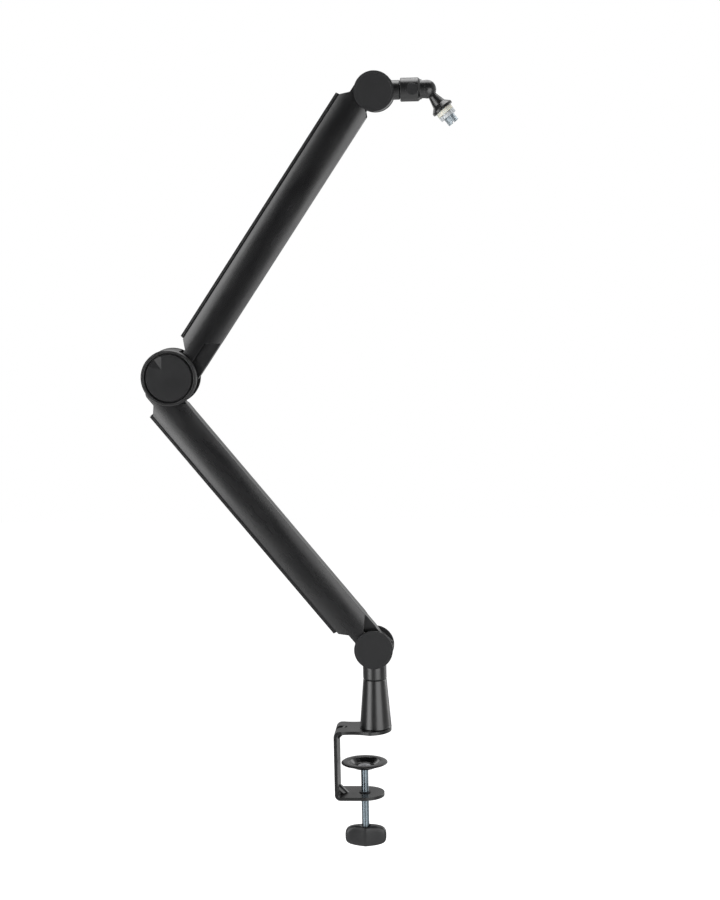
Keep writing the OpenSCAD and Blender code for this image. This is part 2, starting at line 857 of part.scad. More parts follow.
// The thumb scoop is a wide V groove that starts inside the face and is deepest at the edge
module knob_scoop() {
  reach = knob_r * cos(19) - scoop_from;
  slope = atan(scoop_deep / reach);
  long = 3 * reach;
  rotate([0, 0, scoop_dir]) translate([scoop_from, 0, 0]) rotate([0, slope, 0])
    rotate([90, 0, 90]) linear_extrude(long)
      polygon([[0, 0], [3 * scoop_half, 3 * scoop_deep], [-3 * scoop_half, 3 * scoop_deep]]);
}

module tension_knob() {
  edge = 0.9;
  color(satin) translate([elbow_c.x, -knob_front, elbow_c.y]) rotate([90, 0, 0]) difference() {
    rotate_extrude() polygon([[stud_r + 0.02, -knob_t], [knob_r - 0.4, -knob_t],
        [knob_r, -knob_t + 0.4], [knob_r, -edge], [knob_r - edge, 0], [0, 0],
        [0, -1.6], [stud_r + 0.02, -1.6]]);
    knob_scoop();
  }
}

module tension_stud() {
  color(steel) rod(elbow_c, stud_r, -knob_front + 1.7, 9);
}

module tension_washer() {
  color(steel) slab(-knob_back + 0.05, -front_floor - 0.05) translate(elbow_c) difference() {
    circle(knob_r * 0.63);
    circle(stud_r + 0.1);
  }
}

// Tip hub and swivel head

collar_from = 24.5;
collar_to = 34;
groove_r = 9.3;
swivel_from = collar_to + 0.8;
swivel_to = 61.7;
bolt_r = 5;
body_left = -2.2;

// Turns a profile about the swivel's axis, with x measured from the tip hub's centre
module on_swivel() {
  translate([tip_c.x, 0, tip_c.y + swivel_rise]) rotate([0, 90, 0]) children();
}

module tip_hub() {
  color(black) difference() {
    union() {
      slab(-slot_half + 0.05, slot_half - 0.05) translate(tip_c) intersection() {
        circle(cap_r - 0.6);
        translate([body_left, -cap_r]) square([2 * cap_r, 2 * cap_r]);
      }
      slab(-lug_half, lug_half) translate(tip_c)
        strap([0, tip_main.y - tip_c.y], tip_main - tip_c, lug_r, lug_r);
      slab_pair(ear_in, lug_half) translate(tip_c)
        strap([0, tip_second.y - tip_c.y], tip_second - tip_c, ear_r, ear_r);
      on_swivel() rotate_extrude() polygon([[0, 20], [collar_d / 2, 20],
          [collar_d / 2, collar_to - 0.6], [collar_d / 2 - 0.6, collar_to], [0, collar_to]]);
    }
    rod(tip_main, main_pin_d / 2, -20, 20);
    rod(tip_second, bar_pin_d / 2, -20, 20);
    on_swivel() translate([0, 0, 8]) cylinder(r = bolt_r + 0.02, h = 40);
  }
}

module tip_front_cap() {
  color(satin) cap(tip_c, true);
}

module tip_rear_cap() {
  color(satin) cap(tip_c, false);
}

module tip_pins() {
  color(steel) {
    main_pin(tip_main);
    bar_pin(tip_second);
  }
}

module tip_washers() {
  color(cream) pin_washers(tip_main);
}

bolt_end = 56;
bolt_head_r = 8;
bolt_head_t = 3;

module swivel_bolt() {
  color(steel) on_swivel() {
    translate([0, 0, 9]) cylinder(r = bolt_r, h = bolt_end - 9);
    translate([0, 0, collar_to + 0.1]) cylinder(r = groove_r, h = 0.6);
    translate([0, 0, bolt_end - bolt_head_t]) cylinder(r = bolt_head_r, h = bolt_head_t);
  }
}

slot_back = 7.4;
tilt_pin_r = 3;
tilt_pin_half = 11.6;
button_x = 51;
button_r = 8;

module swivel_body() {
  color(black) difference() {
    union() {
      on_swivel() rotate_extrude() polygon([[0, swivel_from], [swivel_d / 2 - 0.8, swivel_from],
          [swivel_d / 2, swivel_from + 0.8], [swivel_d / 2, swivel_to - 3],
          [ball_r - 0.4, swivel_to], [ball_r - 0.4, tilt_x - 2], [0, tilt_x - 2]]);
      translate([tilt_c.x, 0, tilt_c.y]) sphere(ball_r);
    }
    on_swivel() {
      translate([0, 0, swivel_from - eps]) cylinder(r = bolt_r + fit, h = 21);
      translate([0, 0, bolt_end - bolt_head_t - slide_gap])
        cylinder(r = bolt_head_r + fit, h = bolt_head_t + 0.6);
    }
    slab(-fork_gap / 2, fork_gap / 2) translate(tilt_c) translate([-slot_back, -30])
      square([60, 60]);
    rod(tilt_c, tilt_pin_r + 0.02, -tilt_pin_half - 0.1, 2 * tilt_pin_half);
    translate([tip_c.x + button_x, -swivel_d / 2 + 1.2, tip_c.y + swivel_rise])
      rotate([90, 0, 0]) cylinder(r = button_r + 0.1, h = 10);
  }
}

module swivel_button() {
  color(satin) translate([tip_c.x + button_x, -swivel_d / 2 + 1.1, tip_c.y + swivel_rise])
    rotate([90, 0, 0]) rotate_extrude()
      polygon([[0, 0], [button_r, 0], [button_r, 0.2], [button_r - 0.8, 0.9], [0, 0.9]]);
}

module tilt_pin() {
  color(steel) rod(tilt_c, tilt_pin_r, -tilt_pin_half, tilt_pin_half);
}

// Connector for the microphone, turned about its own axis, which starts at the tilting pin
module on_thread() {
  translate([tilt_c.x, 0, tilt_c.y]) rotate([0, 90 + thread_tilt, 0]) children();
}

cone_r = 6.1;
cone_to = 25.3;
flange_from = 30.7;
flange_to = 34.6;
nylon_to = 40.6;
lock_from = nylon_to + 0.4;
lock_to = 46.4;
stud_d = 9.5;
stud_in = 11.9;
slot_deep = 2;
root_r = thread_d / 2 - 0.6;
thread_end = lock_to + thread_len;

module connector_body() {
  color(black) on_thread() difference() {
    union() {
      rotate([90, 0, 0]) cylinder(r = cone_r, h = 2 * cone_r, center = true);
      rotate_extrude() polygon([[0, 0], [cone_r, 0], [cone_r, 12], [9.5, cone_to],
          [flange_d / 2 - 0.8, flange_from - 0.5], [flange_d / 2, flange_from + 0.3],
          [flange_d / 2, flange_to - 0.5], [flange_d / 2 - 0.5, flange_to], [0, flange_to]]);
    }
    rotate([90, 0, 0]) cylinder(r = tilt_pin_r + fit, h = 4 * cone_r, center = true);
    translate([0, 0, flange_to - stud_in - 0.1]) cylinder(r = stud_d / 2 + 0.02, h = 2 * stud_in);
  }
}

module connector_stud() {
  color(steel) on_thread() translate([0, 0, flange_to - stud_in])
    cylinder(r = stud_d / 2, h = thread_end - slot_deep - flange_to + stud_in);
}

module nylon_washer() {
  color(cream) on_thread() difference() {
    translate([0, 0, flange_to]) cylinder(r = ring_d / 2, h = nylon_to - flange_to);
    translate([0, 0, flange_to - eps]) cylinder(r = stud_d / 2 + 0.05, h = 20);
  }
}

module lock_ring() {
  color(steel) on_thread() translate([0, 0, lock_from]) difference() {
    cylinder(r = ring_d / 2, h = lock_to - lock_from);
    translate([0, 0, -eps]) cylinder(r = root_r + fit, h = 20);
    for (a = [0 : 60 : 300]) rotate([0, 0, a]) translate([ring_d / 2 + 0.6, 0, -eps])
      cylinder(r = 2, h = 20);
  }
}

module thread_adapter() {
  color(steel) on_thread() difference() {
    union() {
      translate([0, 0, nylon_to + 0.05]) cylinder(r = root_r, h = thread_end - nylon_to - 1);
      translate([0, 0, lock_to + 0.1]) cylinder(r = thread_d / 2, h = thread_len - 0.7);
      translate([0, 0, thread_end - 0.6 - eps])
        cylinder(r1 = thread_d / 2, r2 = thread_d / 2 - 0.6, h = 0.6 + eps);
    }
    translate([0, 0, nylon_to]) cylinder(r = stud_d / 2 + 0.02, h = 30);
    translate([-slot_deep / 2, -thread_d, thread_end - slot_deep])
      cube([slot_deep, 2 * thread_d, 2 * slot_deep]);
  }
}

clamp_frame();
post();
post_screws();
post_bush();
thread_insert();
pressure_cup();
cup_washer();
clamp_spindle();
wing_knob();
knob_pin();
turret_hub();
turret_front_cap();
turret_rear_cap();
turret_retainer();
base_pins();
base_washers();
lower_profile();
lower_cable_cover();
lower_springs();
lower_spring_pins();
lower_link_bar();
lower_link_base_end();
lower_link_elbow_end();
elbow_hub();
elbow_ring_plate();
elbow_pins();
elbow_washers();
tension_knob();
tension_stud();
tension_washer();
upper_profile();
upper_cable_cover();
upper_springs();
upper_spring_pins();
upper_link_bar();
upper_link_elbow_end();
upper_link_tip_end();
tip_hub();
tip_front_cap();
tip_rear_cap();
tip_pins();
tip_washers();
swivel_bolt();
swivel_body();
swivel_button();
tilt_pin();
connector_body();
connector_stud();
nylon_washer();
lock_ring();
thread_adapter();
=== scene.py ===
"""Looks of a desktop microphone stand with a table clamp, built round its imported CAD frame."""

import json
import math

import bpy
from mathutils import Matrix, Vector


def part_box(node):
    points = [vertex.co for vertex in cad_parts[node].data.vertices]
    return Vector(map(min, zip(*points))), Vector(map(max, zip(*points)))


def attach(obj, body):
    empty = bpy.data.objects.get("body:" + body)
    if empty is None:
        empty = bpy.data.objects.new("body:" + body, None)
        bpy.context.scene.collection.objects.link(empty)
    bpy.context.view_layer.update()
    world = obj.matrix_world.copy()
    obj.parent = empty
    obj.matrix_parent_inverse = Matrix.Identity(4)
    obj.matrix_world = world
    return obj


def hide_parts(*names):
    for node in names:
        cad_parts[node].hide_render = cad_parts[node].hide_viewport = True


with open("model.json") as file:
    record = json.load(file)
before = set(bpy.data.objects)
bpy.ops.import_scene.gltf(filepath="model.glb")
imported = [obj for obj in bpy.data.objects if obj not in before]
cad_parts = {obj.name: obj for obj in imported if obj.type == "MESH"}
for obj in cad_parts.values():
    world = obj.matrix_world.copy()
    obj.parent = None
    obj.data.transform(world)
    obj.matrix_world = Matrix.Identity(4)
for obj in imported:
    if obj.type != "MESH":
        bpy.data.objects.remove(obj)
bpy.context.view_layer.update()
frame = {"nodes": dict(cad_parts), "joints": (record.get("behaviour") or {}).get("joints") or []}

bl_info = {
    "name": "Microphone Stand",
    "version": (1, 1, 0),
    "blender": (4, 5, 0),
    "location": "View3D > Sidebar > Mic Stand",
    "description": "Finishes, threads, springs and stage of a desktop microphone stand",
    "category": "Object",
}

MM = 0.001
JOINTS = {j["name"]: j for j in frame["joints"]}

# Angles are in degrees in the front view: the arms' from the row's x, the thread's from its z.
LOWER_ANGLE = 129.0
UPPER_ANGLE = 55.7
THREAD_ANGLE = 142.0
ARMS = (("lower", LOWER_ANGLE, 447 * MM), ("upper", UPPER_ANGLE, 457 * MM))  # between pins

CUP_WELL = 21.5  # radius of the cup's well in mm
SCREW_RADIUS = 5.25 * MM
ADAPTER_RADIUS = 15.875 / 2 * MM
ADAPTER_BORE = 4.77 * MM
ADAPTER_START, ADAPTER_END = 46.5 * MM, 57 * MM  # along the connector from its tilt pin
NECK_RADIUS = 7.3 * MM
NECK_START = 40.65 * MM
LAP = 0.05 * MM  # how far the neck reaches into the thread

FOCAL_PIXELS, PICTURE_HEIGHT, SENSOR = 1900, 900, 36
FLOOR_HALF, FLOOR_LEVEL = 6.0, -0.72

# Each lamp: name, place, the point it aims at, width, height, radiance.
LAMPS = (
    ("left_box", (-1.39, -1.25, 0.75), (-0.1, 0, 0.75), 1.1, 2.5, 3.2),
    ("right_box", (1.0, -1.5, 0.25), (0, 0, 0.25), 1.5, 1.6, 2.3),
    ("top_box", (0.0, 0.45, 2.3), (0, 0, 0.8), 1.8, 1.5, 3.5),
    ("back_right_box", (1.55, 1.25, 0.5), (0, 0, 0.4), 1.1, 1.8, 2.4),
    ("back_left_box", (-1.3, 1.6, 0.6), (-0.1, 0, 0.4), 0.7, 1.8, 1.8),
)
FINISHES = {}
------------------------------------
#### [What you need to do]
Give back exactly the lines running from the line that contains "translate([0, 0, nylon_to])" through the line that contains "obj.matrix_world = world", and nothing outside them.

#### [Exercise output]
    translate([0, 0, nylon_to]) cylinder(r = stud_d / 2 + 0.02, h = 30);
    translate([-slot_deep / 2, -thread_d, thread_end - slot_deep])
      cube([slot_deep, 2 * thread_d, 2 * slot_deep]);
  }
}

clamp_frame();
post();
post_screws();
post_bush();
thread_insert();
pressure_cup();
cup_washer();
clamp_spindle();
wing_knob();
knob_pin();
turret_hub();
turret_front_cap();
turret_rear_cap();
turret_retainer();
base_pins();
base_washers();
lower_profile();
lower_cable_cover();
lower_springs();
lower_spring_pins();
lower_link_bar();
lower_link_base_end();
lower_link_elbow_end();
elbow_hub();
elbow_ring_plate();
elbow_pins();
elbow_washers();
tension_knob();
tension_stud();
tension_washer();
upper_profile();
upper_cable_cover();
upper_springs();
upper_spring_pins();
upper_link_bar();
upper_link_elbow_end();
upper_link_tip_end();
tip_hub();
tip_front_cap();
tip_rear_cap();
tip_pins();
tip_washers();
swivel_bolt();
swivel_body();
swivel_button();
tilt_pin();
connector_body();
connector_stud();
nylon_washer();
lock_ring();
thread_adapter();
=== scene.py ===
"""Looks of a desktop microphone stand with a table clamp, built round its imported CAD frame."""

import json
import math

import bpy
from mathutils import Matrix, Vector


def part_box(node):
    points = [vertex.co for vertex in cad_parts[node].data.vertices]
    return Vector(map(min, zip(*points))), Vector(map(max, zip(*points)))


def attach(obj, body):
    empty = bpy.data.objects.get("body:" + body)
    if empty is None:
        empty = bpy.data.objects.new("body:" + body, None)
        bpy.context.scene.collection.objects.link(empty)
    bpy.context.view_layer.update()
    world = obj.matrix_world.copy()
    obj.parent = empty
    obj.matrix_parent_inverse = Matrix.Identity(4)
    obj.matrix_world = world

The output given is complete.